Courts may feel Schiavo impact

The case that wound through numerous courts may be used by a conservative effort to change the judiciary.

By WES ALLISON, Times Staff Writer
April 4, 2005

WASHINGTON - For all the attention her case has brought to the difficult issues of life and the end of life, the first legacy of Terri Schiavo may arise in the U.S. Capitol, by providing new momentum for Republican attempts to push the federal judiciary to the right.

Conservative activists and members of Congress believe that state and federal courts essentially ignored the law Congress passed on her behalf last month.

The case has brought national attention to the favorite conservative cause of reining in the judiciary, as well as to the Republican push in the Senate to overcome Democratic opposition and install more conservatives on the federal bench.

"I think the Schiavo case dramatized the need to do something to restrain the judiciary," said Richard Lessner, executive director of the American Conservative Union in Washington.

"So when we get to the coming battles over judicial nominees in the Senate, perhaps the public will be somewhat more engaged, in realizing what's at stake.

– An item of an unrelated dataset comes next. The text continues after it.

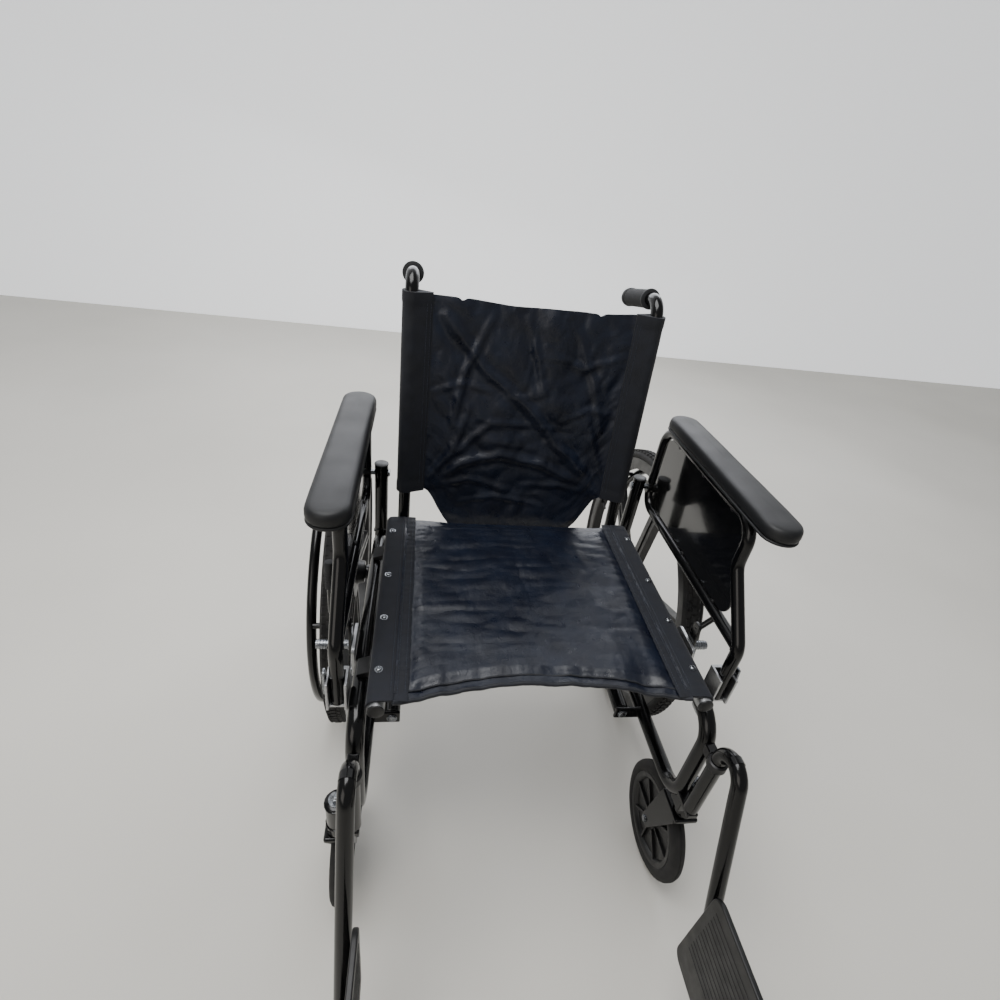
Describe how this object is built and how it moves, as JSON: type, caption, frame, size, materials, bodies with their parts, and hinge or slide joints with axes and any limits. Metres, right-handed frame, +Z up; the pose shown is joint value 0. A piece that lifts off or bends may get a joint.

In this case, literally life and death."

Schiavo's death Thursday came as senators prepared to address the most contentious issue brewing on Capitol Hill: whether Republican leaders will change a long-standing Senate rule that requires 60 votes to confirm a presidential nominee to the federal courts.

Republicans are threatening to change the rules so that judges could be confirmed with a simple majority, or 51 votes. Republicans hold 55 of the Senate's 100 seats.

Those who support the change call it the "constitutional option," because they contend that filibustering Democrats have overstepped the Senate's constitutional duty to "advise and consent" on judicial nominees.

Democrats call it the "nuclear option," because it would break the long-standing Senate tradition, unlike in the House, of allowing the minority to retain some measure of control.

Both sides acknowledge the Schiavo case has inflamed passions, because state and federal courts did not make the rulings anticipated by lawmakers who wrote the bill allowing federal review of her case.

"The lasting dispute isn't going to be between Terri's parents and her estranged husband. It's going to be between the branches of government," said Tony Perkins, president of the Family Research Council.

"The courts are at the very center of this, and I think that's going to increase the public pressure on the part of their elected representatives to take action. ... Just because someone dressed in black makes a decision, that is not the final word."

Congress returns this week after a two-week break. Senate Majority Leader Bill Frist, who is expected to discuss the issue with his Democratic counterpart, Harry Reid of Nevada, recently issued a letter outlining his desire to reach a compromise rather than change the rule.

"But any compromise must include an up or down vote" on the president's nominees, Frist spokeswoman Amy Call said.

Americans can expect the same sort of campaigning that has marked the battle over changing Social Security, as Democratic-leaning groups, including organized labor, seek to marshal a coordinated defense. Last week, the People for the American Way, a liberal group, launched a $5-million ad campaign that urges against changing the rules.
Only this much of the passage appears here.